В одно из летних воскресений я отправился на катере в небольшую факторию в устье Колымы. Катер должен был забрать недельный улов рыболовецкой артели, а я напросился в рейс, чтобы посмотреть берега печально знаменитой и все же величавой реки. Там, при впадении в Восточно-Сибирское море, Колыма разливается на километры. Туда прилетают из Афганистана черные лебеди…

Несмотря на разгар лета, по берегам то тут, то там лежали очажки снега, серого, как известь. А в самом устье и вовсе дохнуло холодом ледяных полей, дрейфовавших за горизонтом — неподалеку.

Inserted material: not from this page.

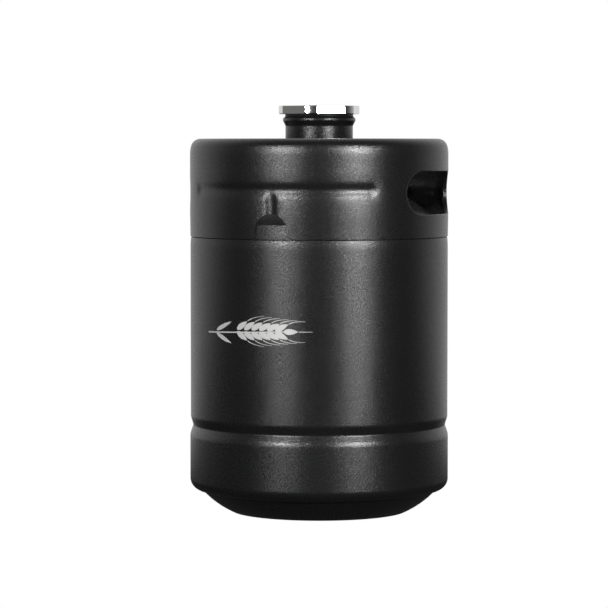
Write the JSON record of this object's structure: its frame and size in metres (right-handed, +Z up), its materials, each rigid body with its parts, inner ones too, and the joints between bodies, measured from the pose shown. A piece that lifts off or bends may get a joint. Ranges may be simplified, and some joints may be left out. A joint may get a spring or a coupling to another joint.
{
  "type": "mini keg",
  "caption": "Double-walled cylindrical mini keg with a rolled collar, handholds, a ring-grooved wall, a domed foot and a screw-in lid with a pressure relief valve.",
  "frame": {"origin": "centre of the circle that the foot ring stands on", "axes": "+Z up along the keg's axis; the handholds face +X and -X and the T-shaped grooves face -Y and +Y"},
  "size_m": [0.1686, 0.1686, 0.2647],
  "materials": {
    "black_coat": "matte black powder coat with a fine grain",
    "bare_steel": "satin stainless steel",
    "lid_steel": "fine turned and polished stainless steel",
    "copper_plug": "plain copper",
    "getter_metal": "dull grey sintered metal",
    "black_rubber": "smooth food-grade silicone rubber",
    "valve_brass": "turned brass",
    "spring_steel": "drawn stainless wire"
  },
  "bodies": {
    "keg": {"collar": "black_coat", "outer_shell": "black_coat", "outer_dome": "black_coat", "base_cap": "black_coat", "outer_bottom_plate": "bare_steel", "vacuum_port_seal": "copper_plug", "vacuum_getter": "getter_metal", "getter_clip": "bare_steel", "inner_can": "bare_steel", "inner_dome": "bare_steel", "neck_sleeve": "black_coat", "neck_liner": "bare_steel"},
    "lid_gasket": {"lid_gasket": "black_rubber"},
    "lid": {"lid_body": "lid_steel", "relief_seat": "valve_brass", "relief_spring": "spring_steel", "relief_spring_washer": "spring_steel"},
    "relief_poppet": {"relief_poppet": "valve_brass", "relief_poppet_seal": "black_rubber"}
  },
  "joints": [
    {"name": "lid_rise", "type": "slide", "parent": "keg", "child": "lid_gasket", "axis": [0, 0, 1], "range_m": [0, 0.0196]},
    {"name": "lid_turn", "type": "hinge", "parent": "lid_gasket", "child": "lid", "pos_m": [0, 0, 0.2592], "axis": [0, 0, 1], "range_deg": [0, 2340]},
    {"name": "relief_lift", "type": "slide", "parent": "lid", "child": "relief_poppet", "axis": [0, 0, 1], "range_m": [0, 0.0015], "stiffness_N_per_m": 1500, "deforming": ["relief_spring"]}
  ],
  "couplings": [
    {"joint": "lid_rise", "follows": "lid_turn", "m_per_rad": 0.00047746}
  ]
}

Артель из трех человек располагалась в бывшей караулке заброшенного лагеря. Местечко называлось Зеленый Мыс, хотя никакая особая зелень, кроме скудной тундровой растительности, глаз здесь не радовала.

Пейзаж, и без того унылый, уродовали столбы с обрывками колючей проволоки, покосившиеся караульные вышки, бескрышные бараки… Из развалин какого-то строения за мной внимательно следили глаза стаи одичавших собак, как мне потом объяснили рыбаки, потомков лагерных овчарок, брошенных здесь после ликвидации зоны и смешавшихся с волками.

Под кручей берега ржавела на осушке старая самоходная баржа с зарешеченными иллюминаторами.

Низкое незакатное солнце полярного дня смотрело на остатки лагеря с другого — дальнего берега Колымы. Такой пристальный, тихий свет, не пуганный ничьей тенью, бывает разве что на леших полянах да проклятых становищах, где творилось когда-то нечто страшное, и теперь даже птицы облетают их стороной. Безрадостен на таких местах солнечный свет, и чем ярче он, чем виднее под ним земля, бетон, трава, тем тревожнее на душе. Казалось, здесь и ночи-го не бывает потому, что солнечные лучи цепенит некая злая прошлая тайна.

Еще не зная, что к чему, я спустился к рыбакам, взял из своей сумки фотоаппарат и стал снимать зловещие картины. Я фотографировал с тем ощущением, с каким, быть может, следователь запечатлевает на пленку место преступления. Впрочем, тогда я и понятия не имел, что тут было на самом деле…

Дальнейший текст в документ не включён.